Oil prices are showing resilience, rebounding on Friday and erasing weekly losses following the release of soft Personal Consumption Expenditures (PCE) data and anticipation of the upcoming OPEC+ meeting. The market is keenly focused on the potential extension of current production cuts into 2025, aimed at maintaining oil prices near $80 per barrel.

At the time of writing, West Texas Intermediate (WTI) crude oil trades at $78.05, while Brent crude stands at $82.29. The recent PCE report, which indicated a disinflationary trend, has helped alleviate some pressure on oil prices by dampening expectations of aggressive monetary tightening by the Federal Reserve.

The U.S. Dollar Index (DXY) has experienced a volatile week, currently trading just below 105.00. The Greenback saw significant movements due to fluctuating bond yields and mixed economic data.
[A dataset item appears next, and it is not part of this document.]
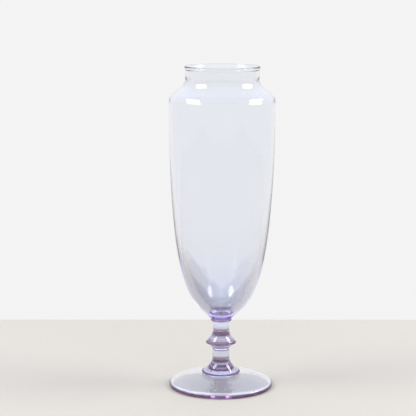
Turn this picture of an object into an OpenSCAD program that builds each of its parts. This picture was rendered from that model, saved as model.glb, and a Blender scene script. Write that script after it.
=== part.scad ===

Wednesday's spike in bond yields was countered by softer housing and GDP data on Thursday, and the PCE report further pushed the dollar down.

The spotlight now shifts to the OPEC+ meeting scheduled for Sunday, which will be held online. Key points of discussion include the possible extension of production cuts by some of its members, a measure considered crucial to balance the oil market amidst uncertain economic conditions. Sources close to OPEC+ discussions have indicated that the group may extend some of its deep oil production cuts into 2025.

Iran, Libya, and Venezuela are exempt from production cuts due to external constraints like sanctions and war. However, Bloomberg and Reuters report that other OPEC+ members might maintain production cuts into 2025. The United Arab Emirates and Kazakhstan are expected to increase their production with new installations and sites coming online.

"The extension of some cuts into 2025 will likely be made conditional on OPEC+ agreeing on new individual member output capacity figures later in 2024," said one of the sources familiar with the discussions. A decision on 2025 cuts could be part of the outcomes from Sunday's meeting.

Analysts are also watching the Baker Hughes Oil Rig Count data, which is set to be released at 17:00 GMT. The previous count stood at 497, and any significant changes could influence market sentiment.

From a technical perspective, oil prices are sensitive to demand signals. The 100-day Simple Moving Average (SMA) at $79.05 and the 200-day SMA at $79.56 are key resistance levels. Breaking through these could pave the way for prices to reach $87.12. On the downside, the $76.00 marker is critical, with the $75.27 level being a pivotal support. A breach below $75.27 could lead to a sharp decline toward $68.

OPEC+ is currently cutting output by a total of 5.86 million barrels per day (bpd), which is about 5.7% of global demand. These cuts include 3.66 million bpd by OPEC+ members valid through the end of 2024, and 2.2 million bpd of voluntary cuts by some members expiring at the end of June. The potential extension of these cuts is seen as a move to stabilize the market amidst rising output from non-OPEC members and economic uncertainties.

Helima Croft from RBC Capital Markets noted the possibility of unexpected decisions. "We would not entirely rule out a plot twist - in the form of a deeper cut - given Prince Abdulaziz's penchant for Hollywood twist endings," she said, referring to Saudi Arabia's energy minister, who has been known for making surprising moves in the oil market.

The OPEC+ meeting coincides with Saudi Arabia's sale of a new stake in state oil giant Aramco, which could raise up to $13.1 billion to support Crown Prince Mohammed bin Salman's economic diversification plans. This financial maneuver underscores the kingdom's strategic approach to managing its oil resources and economic future.